Los demás godos la detestaban porque se sentían menospreciados por ella que siempre andaba rodeada de romanos. Amalasunta rehabilitó la memoria de Boecio y de Símaco, devolvió a sus familias los bienes confiscados, fundó nuevas escuelas, aumentó el salario a los maestros, y hasta se reconcilió con lo que quedaba del Senado. Quiso educar a su hijo en la cultura clásica, confiándolo a la tutela de preceptores romanos y griegos. Los cortesanos godos se indignaron. No querían que el futuro rey fuera un señorito romano afeminado, sino un guerrero preferiblemente analfabeto. Amalasunta cedió a medias permitiendo a los condes godos instruir a su hijo en duelos y batallas. Al parecer también lo instruyeron en abusar del vino y entregarse a otros excesos, así que el joven Atalarico que debía ser de naturaleza sensible y frágil, falleció con sólo dieciocho años.
Amalasunta
asoció al trono a su primo Teodato. Grave error, porque este Teodato era un
tipo sin escrúpulos y sediento de poder. La hizo estrangular mientras dormía en
535. El Papa y los senadores romanos consideraron ese asesinato motivo
suficiente para solicitar ayuda a
Constantinopla, recordando al emperador que Italia seguía siendo oficialmente
una provincia del Imperio, aunque de hecho la hubiera gobernado Teodorico como
señor absoluto.
Justiniano
aconsejado por su esposa, la emperatriz Teodora, probablemente la mujer más
influyente de su tiempo, mandó contra los godos de Italia a Belisario, el
último gran general del Imperio. La campaña se prolongó durante dieciocho
largos años. Antes de desembarcar en la península Itálica, Belisario limpió el
camino de obstáculos expulsando a los vándalos del norte de África y del resto
de sus bases mediterráneas: Córcega, Cerdeña, Baleares, Ceuta y parte de
Sicilia, lo que facilitó su campaña italiana. Algunos historiadores ven en esa
desbandada de los vándalos una de las causas por las que apenas dos siglos
después los árabes encontraran tantas facilidades para conquistar amplios
territorios norteafricanos que les darían luego acceso a la península Ibérica.
Ya
en Italia, las legiones de Belisario avanzaron con facilidad siendo aclamadas
por la población. Los godos quedaron cercados en el reducto de Rávena, que
finalmente también cayó.
Tras
la victoria, Belisario fue llamado a oriente para sofocar una revuelta de los
persas. Al frente de las tropas imperiales quedó Narsés, un oscuro general,
eunuco en la corte bizantina, que había ascendido mediante intrigas y turbios
manejos. Narsés se comportó en Italia como un déspota. En la península se
vivieron años, doce en concreto, de pestes y hambrunas, que según algunos
cronistas, empujaron a sus habitantes al canibalismo. Los nuevos amos no eran
libertadores, sino extranjeros griegos mucho más despiadados que sus
antecesores godos. Por eso no parece inverosímil que los italianos del norte
terminaran propiciando la llegada de unos nuevos invasores de estirpe gótica, los
longobardos, que iban a constituir un reino duradero en Italia.

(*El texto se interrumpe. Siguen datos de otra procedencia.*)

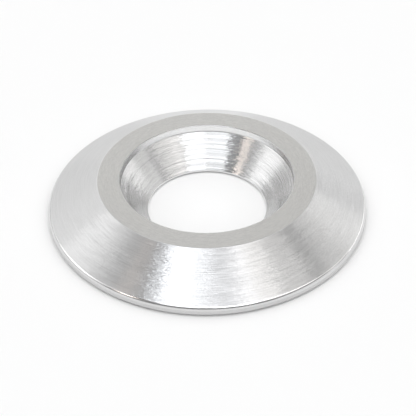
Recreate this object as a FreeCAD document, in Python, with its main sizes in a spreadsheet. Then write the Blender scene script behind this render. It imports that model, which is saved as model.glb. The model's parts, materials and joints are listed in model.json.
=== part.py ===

En cuanto a Belisario, el último general, conocemos por el historiador Procopio sólo sus glorias militares, pero no su final del que existen varias versiones. Todo indica que en la corte constantinopolitana cayó en desgracia. La emperatriz Teodora tuvo celos de Antonina, la esposa de Belisario, a quien los bizantinos adoraban. También parece que el emperador Justiniano envidiaba la popularidad que llegó a adquirir el gran general. Se sabe que Belisario fue destituido y más tarde encarcelado. Algo más dudosa parece la leyenda que lo pinta en sus últimos años como un mendigo ciego vagando por las calles de Constantinopla. El caso es que la gloria es siempre efímera, amigos. Nuestro profe Bigotini que lo sabe muy bien, pasa las horas hojeando los viejos recortes de prensa en los que aparece como el gran Bigotini, el hombre bala que se introducía cada amanecer en un cañón para salir disparado hasta el estanque donde tomaba su reglamentario baño matutino.
-Perdone,
¿Para llegar al cementerio del pueblo?